3. Counsel for the petitioner rests his case entirely on the provisions of rule 50 of the Andhra Pradesh General Sales Tax Rules which enables rectification of orders by the assessing or appellate or revising authority. He also relied on the requirements of the provisions of sections 30-B and 30-C of the Andhra Pradesh General Sales Tax Act in support of his submission and urged that the order is unsustainable.
4. We examined the above contentions and heard the Government Pleader for Commercial Taxes who has taken notice. Proviso to rule 50 of the Andhra Pradesh General Sales Tax Rules is to the effect that,
“no such rectification which has the effect of enhancing an assessment or any penalty or fee shall be made unless the assessing, appellate or revising authority has given notice to the dealer of his intention to do so and has allowed him a reasonable opportunity of being heard.”
5. We understand the effect of the impugned order to enhance the assessment so as to wipe away more than Rs. 6,00,000 which was paid as excess tax. We are of the opinion that counsel for the petitioner is right in insisting that he ought to have been issued a notice proposing rectification in terms of rule 50 and the first respondent ought to have allowed him a reasonable opportunity of being heard in support of submissions which he would have made in reply to the show cause notice. We do not understand the notice dated December 28, 1993, to be a show cause notice which complies with the requirements of the proviso to rule 50 of the Andhra Pradesh General Sales Tax Rules.
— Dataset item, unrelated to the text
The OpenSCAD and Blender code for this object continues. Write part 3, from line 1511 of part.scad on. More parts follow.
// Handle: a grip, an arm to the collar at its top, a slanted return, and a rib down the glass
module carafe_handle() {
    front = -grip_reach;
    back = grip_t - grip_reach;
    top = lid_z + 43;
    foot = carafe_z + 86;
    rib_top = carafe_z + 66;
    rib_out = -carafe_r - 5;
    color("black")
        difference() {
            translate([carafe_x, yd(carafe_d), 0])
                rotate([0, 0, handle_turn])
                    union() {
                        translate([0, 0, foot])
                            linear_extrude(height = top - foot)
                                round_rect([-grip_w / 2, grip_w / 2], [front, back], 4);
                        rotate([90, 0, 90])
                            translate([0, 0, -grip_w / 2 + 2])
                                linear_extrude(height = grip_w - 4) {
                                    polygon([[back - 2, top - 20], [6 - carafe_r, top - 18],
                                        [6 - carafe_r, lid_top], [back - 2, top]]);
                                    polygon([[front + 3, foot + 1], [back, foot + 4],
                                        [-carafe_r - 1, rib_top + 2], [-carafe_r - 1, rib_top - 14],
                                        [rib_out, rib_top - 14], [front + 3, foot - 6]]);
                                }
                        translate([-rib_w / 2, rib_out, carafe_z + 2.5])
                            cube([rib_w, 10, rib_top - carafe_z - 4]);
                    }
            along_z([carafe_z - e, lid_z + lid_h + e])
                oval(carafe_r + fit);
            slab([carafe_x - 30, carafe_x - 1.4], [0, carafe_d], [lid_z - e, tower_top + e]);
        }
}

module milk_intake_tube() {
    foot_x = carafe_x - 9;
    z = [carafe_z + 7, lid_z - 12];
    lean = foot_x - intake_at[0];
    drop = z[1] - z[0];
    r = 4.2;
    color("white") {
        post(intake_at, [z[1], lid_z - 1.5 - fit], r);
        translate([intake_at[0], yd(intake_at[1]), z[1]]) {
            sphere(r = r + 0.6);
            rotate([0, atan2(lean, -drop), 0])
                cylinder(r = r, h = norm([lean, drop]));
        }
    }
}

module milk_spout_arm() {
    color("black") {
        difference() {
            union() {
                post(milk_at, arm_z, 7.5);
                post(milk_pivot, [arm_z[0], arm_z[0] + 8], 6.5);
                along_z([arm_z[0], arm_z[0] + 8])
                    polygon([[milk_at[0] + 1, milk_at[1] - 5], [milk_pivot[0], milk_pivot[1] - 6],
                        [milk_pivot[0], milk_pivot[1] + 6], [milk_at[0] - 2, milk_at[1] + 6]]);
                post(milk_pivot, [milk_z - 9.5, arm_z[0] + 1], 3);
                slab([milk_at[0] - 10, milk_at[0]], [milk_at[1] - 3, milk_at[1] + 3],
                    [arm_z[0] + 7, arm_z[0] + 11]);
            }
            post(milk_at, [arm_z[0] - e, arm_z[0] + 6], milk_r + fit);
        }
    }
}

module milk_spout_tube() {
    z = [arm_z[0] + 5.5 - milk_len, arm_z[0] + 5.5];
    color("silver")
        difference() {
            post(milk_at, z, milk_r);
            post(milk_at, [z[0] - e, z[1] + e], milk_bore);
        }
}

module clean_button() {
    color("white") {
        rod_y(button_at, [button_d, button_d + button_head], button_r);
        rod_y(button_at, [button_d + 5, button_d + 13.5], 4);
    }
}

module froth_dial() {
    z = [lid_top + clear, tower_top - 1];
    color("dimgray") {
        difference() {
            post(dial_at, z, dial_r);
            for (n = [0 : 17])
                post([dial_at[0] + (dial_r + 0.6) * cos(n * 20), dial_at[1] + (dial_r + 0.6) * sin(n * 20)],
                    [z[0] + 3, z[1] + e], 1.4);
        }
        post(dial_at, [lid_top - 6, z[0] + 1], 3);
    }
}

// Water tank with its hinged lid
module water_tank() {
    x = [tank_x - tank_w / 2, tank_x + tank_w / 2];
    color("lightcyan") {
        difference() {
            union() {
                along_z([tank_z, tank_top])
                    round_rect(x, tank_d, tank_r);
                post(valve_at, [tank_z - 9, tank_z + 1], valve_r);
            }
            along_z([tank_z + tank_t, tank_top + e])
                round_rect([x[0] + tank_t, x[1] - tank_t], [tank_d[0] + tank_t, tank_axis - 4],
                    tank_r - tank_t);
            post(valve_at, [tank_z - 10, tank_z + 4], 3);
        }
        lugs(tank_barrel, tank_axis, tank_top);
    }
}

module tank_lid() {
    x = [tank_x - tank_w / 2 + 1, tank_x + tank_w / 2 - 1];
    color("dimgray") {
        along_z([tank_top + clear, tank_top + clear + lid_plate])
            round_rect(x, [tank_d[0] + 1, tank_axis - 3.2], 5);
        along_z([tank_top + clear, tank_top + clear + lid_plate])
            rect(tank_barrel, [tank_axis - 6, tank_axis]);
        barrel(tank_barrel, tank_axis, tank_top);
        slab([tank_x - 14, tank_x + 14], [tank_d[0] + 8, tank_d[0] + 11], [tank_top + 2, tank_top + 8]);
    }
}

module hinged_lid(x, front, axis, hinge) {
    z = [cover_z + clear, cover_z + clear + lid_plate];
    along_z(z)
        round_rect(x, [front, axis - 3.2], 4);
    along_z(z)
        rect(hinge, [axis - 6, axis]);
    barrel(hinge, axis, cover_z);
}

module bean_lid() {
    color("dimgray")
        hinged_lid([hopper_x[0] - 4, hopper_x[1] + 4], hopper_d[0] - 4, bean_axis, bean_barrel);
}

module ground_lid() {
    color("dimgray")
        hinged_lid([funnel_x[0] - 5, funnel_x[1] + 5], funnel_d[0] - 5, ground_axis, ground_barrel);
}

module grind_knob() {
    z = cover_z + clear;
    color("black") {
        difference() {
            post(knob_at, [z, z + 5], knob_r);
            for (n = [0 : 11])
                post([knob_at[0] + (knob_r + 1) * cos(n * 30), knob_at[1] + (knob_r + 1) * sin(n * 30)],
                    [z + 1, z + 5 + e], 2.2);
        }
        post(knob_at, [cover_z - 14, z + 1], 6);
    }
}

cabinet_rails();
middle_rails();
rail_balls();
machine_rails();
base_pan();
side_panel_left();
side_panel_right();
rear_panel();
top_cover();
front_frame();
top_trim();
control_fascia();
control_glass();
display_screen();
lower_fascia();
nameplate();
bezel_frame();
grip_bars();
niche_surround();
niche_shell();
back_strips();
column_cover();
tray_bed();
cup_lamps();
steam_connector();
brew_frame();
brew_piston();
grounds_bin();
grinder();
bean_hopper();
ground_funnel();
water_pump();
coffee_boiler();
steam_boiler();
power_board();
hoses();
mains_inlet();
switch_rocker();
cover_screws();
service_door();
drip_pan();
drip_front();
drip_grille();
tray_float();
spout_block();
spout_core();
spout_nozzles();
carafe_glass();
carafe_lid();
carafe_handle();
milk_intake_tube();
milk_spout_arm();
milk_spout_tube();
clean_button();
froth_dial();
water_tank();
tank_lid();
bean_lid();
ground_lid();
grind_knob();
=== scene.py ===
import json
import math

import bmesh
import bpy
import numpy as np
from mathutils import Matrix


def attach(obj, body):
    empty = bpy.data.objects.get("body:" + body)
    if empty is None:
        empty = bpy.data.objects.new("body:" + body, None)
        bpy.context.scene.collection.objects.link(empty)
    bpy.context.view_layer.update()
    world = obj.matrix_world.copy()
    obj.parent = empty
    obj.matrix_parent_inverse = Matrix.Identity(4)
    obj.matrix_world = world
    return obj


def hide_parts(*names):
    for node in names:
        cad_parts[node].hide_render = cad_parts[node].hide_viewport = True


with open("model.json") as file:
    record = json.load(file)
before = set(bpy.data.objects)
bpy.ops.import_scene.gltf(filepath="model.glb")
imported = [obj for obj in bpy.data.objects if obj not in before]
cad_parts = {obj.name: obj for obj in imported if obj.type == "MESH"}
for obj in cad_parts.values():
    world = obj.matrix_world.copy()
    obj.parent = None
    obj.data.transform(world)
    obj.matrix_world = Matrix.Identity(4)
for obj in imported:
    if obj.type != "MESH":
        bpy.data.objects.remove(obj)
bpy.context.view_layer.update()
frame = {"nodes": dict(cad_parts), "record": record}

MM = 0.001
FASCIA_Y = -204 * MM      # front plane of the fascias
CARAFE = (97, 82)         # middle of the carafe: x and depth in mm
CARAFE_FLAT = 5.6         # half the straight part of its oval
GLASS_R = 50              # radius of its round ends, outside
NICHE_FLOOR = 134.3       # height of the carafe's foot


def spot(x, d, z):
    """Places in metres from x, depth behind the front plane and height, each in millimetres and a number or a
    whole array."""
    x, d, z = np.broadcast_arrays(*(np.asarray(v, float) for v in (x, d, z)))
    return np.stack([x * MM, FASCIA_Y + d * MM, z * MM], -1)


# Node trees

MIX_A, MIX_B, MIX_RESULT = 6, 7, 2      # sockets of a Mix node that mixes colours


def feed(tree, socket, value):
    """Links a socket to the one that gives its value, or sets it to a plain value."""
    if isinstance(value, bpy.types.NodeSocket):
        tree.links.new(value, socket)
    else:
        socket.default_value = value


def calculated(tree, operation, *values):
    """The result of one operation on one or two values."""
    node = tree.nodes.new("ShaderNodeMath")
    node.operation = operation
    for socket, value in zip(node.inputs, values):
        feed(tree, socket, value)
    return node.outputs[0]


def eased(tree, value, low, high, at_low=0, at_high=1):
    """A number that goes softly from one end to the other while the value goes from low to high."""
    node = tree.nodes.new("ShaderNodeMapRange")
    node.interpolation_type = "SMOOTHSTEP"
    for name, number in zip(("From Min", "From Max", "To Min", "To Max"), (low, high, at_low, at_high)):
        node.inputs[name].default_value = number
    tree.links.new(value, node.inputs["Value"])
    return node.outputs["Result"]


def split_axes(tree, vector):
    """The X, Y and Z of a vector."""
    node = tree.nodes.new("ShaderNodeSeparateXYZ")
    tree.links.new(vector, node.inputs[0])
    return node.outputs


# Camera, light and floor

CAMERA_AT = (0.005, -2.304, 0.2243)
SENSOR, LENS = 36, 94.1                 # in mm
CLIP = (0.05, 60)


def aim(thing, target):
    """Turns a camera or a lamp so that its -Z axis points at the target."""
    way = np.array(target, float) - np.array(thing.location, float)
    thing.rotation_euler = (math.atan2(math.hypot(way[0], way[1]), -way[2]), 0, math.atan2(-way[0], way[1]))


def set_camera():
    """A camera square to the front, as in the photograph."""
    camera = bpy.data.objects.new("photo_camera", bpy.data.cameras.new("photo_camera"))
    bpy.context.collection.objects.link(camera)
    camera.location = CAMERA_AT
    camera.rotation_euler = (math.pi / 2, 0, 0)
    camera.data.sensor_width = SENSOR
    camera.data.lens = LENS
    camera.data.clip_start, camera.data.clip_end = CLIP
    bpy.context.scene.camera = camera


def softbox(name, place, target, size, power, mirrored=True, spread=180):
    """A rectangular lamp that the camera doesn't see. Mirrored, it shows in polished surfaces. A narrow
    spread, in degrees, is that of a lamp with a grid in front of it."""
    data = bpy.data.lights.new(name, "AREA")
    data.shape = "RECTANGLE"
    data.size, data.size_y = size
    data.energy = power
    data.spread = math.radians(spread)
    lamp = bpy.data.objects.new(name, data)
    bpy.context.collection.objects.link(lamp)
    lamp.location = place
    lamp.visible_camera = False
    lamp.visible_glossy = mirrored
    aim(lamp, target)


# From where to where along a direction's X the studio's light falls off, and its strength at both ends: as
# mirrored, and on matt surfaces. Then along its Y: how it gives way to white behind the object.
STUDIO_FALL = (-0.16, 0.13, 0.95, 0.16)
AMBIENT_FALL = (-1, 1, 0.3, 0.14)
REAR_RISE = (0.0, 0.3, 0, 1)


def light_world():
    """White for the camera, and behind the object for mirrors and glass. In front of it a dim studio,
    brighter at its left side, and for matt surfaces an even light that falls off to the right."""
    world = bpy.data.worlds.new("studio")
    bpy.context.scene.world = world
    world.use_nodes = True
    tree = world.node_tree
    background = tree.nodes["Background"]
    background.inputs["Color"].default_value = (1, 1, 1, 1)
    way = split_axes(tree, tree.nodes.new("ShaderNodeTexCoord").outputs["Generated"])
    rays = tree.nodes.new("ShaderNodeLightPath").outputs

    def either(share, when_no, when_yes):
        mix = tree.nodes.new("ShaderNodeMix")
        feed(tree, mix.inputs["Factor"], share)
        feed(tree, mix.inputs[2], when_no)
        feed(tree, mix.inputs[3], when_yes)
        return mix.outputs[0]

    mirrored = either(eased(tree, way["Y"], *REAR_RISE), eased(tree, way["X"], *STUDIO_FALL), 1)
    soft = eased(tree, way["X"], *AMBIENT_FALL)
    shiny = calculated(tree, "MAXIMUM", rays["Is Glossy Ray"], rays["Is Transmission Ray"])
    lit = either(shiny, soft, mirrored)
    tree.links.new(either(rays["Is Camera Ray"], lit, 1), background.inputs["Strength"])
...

That notice did not contain any proposal to rectify the assessment order enhancing the tax due, resulting in reduction of that amount which was ordered to be refunded to the petitioner.
6. The position under section 30-C does not seem to be any different. Forfeiture of the amount is provided for only in certain contingencies, viz., if it is found that a dealer liable to pay tax, collects any sum by way of tax in excess of the tax payable by him or otherwise collects tax in contravention of the provisions of section 30-B. Exercise of power under section 30-C requires advertence to these jurisdictional facts and findings thereon. The impugned order does not contain any such findings. Reading section 30-C as a whole, we are of the opinion that the assessing officer can act thereunder to forfeit any amount of tax collected in excess of the tax payable by him or any amount collected towards tax in contravention of any provision of law only after the same is quantified after due investigation into the facts and the circumstances of the case. Admittedly, no such investigation or enquiry has taken place in this case. The forfeiture order dated January 4, 1994 by the first respondent cannot, therefore, be enforced either for rectification under rule 50 of the Rules or as an order authorising forfeiture under section 30-C of the Andhra Pradesh General Sales Tax Act, 1957.
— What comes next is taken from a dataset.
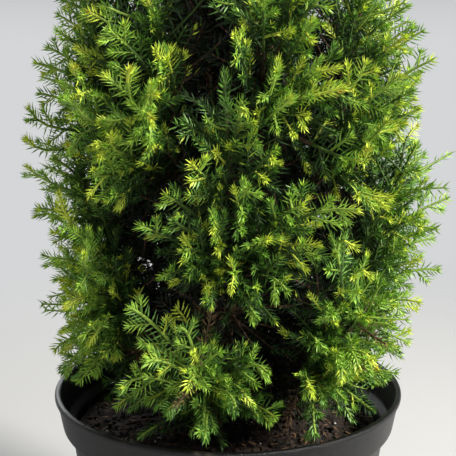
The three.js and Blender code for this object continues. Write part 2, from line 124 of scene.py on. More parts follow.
def ring(radius: float, height: float, sides: int) -> np.ndarray:
    """Returns the points of a level ring round the upright axis."""
    return np.array([around(radius, angle, height) for angle in turns(sides)])


def wobble(x: float, y: float, z: float) -> float:
    """Returns smooth repeatable noise at a place, from about -1 to 1."""
    return noise.noise(Vector((x, y, z)))


def curve(ends: Sequence[np.ndarray], steps: int) -> np.ndarray:
    """Samples a cubic curve.

    Args:
        ends: Its start, two control points and end.
        steps: How many stretches it is cut into.

    Returns:
        The points along it, one more than steps.
    """
    t = np.linspace(0, 1, steps + 1)[:, None]
    a, b, c, d = ends
    return a * (1 - t) ** 3 + 3 * b * t * (1 - t) ** 2 + 3 * c * t**2 * (1 - t) + d * t**3


class Path:
    """A line through points, which tells the place and the direction at a distance along it."""

    def __init__(self, points: np.ndarray) -> None:
        """Measures the line.

        Args:
            points: The points that it passes through.
        """
        self.points = points
        steps = np.linalg.norm(np.diff(points, axis=0), axis=1)
        self.marks = np.concatenate(([0.0], np.cumsum(steps)))
        self.length = float(self.marks[-1])

    def at(self, distance: np.ndarray) -> np.ndarray:
        """Returns the places at distances along the line."""
        columns = [np.interp(distance, self.marks, self.points[:, k]) for k in range(3)]
        return np.stack(columns, axis=-1)

    def way(self, distance: np.ndarray) -> np.ndarray:
        """Finds the line's direction from two places near each distance.

        Args:
            distance: The distances along the line.

        Returns:
            The directions there.
        """
        reach = 0.02 * self.length + 0.2
        near = np.clip(distance - reach, 0, self.length)
        far = np.clip(distance + reach, 0, self.length)
        return unit(self.at(far) - self.at(near))

    def spot(self, mark: float) -> tuple[np.ndarray, np.ndarray]:
        """Returns the place and the direction at one distance along the line."""
        distance = np.array([mark])
        return self.at(distance)[0], self.way(distance)[0]


class Shape:
    """Points and faces gathered for one mesh."""

    def __init__(self) -> None:
        """Starts empty."""
        self.points: list[np.ndarray] = []
        self.faces: list[np.ndarray] = []
        self.count = 0

    def add(self, points: np.ndarray, *groups: np.ndarray) -> None:
        """Adds points and the faces between them.

        Args:
            points: The points, by 3.
            groups: Arrays of faces, which count those points from 0.
        """
        self.points.append(points.reshape(-1, 3))
        self.faces += [faces + self.count for faces in groups]
        self.count += len(self.points[-1])

    @property
    def triangles(self) -> int:
        """Returns how many triangles the faces come to."""
        return sum(len(faces) * (faces.shape[1] - 2) for faces in self.faces)

    def solid(self, name: str, material: Optional[bpy.types.Material] = None) -> bpy.types.Object:
        """Makes a smooth object.

        Args:
            name: The object's name.
            material: What it is made of.

        Returns:
            The new object, with its mesh in metres.
        """
        points = np.concatenate(self.points) * MM
        corners = np.concatenate([faces.ravel() for faces in self.faces])
        sizes = np.concatenate([np.full(len(faces), faces.shape[1]) for faces in self.faces])
        starts = np.concatenate(([0], np.cumsum(sizes)[:-1]))
        mesh = bpy.data.meshes.new(name)
        mesh.vertices.add(len(points))
        mesh.vertices.foreach_set("co", points.astype(np.float32).ravel())
        mesh.loops.add(len(corners))
        mesh.loops.foreach_set("vertex_index", corners.astype(np.int32))
        mesh.polygons.add(len(sizes))
        mesh.polygons.foreach_set("loop_start", starts.astype(np.int32))
        mesh.polygons.foreach_set("use_smooth", np.ones(len(sizes), dtype=bool))
        mesh.update(calc_edges=True)
        if material is not None:
            mesh.materials.append(material)
        made = bpy.data.objects.new(name, mesh)
        bpy.context.scene.collection.objects.link(made)
        return made

    def piece(self, name: str, material: bpy.types.Material, slot: str) -> bpy.types.Object:
        """Makes an object that rides on the plant's one body.

        Args:
            name: The object's name.
            material: What it is made of.
            slot: The record's material slot that its finish belongs to. It is not used.

        Returns:
            The new object.
        """
        made = self.solid(name, material)
        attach(made, "root")
        log.info("%s: %d triangles", name, self.triangles)
        return made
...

7. After hearing both sides, we are of the opinion that to avoid any further delay in the matter the order dated January 4, 1994 may be treated as notice requiring the petitioner to show cause against a proposal to rectify the mistake in the assessment order for the year 1987-88 so as to reduce the amount of refund due to the petitioner by enhancing the assessment as also for the purpose of ordering forfeiture of excess amount which is alleged to have been collected towards tax or amount collected towards tax in contravention of the provisions of the Act. Treating the above order as a notice for these twin purposes, the petitioner shall submit his explanation within a period not exceeding two weeks from today. The first respondent may pass appropriate orders strictly in compliance of the statute. He shall do so as expeditiously as possible.
8. The writ petition is disposed of with the above directions.
9. Petition disposed of accordingly.